**DIRECTION**
Filter the listing and keep only the lines with the word "this".
# # # # #
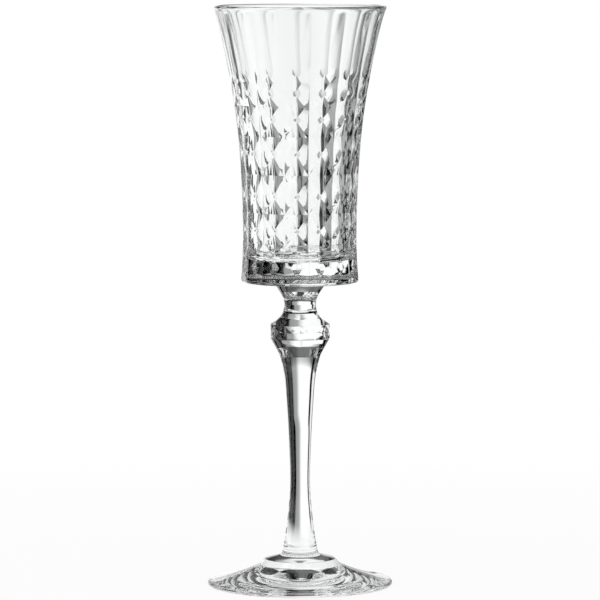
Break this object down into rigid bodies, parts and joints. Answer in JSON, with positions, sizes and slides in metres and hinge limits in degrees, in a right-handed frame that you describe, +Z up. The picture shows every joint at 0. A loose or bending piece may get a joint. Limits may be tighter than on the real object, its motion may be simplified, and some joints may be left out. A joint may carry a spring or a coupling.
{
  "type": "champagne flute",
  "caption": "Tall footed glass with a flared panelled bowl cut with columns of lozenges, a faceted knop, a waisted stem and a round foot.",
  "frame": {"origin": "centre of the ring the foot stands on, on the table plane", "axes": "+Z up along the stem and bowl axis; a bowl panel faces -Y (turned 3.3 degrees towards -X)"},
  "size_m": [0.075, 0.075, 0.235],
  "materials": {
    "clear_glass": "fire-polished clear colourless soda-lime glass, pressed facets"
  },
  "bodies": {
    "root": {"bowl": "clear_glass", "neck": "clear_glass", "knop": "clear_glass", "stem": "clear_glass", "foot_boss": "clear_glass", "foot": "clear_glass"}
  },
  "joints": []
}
# # # # #
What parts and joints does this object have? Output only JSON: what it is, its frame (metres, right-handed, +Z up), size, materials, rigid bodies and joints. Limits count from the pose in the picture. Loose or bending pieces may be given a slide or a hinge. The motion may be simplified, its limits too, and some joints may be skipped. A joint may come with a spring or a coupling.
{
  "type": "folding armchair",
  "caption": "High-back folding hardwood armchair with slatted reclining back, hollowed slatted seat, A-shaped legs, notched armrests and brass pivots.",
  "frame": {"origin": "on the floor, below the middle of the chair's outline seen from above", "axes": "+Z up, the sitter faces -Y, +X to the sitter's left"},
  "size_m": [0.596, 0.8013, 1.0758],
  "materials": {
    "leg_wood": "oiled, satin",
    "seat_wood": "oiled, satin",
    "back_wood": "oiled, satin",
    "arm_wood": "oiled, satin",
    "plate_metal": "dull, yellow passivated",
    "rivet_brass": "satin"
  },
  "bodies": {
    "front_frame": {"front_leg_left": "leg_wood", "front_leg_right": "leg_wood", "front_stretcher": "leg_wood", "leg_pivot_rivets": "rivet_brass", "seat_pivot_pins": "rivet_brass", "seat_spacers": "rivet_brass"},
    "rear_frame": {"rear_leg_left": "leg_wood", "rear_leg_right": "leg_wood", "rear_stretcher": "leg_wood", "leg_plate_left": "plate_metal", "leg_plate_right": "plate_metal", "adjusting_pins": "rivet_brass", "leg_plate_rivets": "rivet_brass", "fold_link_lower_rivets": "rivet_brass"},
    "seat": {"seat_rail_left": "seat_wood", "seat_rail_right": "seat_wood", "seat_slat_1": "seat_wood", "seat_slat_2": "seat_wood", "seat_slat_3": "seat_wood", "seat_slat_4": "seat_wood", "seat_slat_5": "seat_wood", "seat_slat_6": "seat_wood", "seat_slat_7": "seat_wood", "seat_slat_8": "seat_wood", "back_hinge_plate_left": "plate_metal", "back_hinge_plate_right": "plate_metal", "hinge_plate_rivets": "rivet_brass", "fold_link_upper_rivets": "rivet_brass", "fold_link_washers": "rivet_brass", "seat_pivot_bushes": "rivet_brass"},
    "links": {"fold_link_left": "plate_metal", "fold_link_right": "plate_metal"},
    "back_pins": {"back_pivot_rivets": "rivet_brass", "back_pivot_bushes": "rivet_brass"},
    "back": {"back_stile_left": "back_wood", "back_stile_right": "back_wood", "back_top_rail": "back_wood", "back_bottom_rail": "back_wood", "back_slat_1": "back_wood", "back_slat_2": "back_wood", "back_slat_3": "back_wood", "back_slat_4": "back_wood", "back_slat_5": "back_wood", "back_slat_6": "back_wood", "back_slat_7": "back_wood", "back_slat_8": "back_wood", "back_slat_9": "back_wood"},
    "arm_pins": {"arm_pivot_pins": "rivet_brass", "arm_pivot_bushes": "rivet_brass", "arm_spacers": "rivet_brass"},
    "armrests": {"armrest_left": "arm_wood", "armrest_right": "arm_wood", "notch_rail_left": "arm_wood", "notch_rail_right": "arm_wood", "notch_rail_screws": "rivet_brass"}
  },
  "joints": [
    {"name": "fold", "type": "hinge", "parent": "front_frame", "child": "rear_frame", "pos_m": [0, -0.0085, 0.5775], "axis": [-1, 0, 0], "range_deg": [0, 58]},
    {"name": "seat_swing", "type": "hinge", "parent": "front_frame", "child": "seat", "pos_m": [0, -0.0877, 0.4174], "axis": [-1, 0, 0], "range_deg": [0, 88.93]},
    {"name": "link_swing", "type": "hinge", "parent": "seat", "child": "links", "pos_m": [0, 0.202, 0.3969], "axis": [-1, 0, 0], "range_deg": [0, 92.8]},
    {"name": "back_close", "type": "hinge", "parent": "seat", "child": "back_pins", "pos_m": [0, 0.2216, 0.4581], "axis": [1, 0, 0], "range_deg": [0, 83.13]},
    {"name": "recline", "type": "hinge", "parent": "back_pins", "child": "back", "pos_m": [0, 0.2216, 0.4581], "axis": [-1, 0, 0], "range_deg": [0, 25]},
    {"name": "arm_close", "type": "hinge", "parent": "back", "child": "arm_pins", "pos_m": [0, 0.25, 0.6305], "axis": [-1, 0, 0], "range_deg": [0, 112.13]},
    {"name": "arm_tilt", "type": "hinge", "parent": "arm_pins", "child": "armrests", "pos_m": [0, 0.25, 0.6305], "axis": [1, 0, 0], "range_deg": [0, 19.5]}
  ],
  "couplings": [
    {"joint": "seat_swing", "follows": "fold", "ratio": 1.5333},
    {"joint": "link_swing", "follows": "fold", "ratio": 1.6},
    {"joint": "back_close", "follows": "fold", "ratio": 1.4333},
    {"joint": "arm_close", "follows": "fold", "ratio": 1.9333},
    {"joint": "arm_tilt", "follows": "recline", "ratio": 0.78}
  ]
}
# # # # #
**WORKED ANSWER**
Break this object down into rigid bodies, parts and joints. Answer in JSON, with positions, sizes and slides in metres and hinge limits in degrees, in a right-handed frame that you describe, +Z up. The picture shows every joint at 0. A loose or bending piece may get a joint. Limits may be tighter than on the real object, its motion may be simplified, and some joints may be left out. A joint may carry a spring or a coupling.
What parts and joints does this object have? Output only JSON: what it is, its frame (metres, right-handed, +Z up), size, materials, rigid bodies and joints. Limits count from the pose in the picture. Loose or bending pieces may be given a slide or a hinge. The motion may be simplified, its limits too, and some joints may be skipped. A joint may come with a spring or a coupling.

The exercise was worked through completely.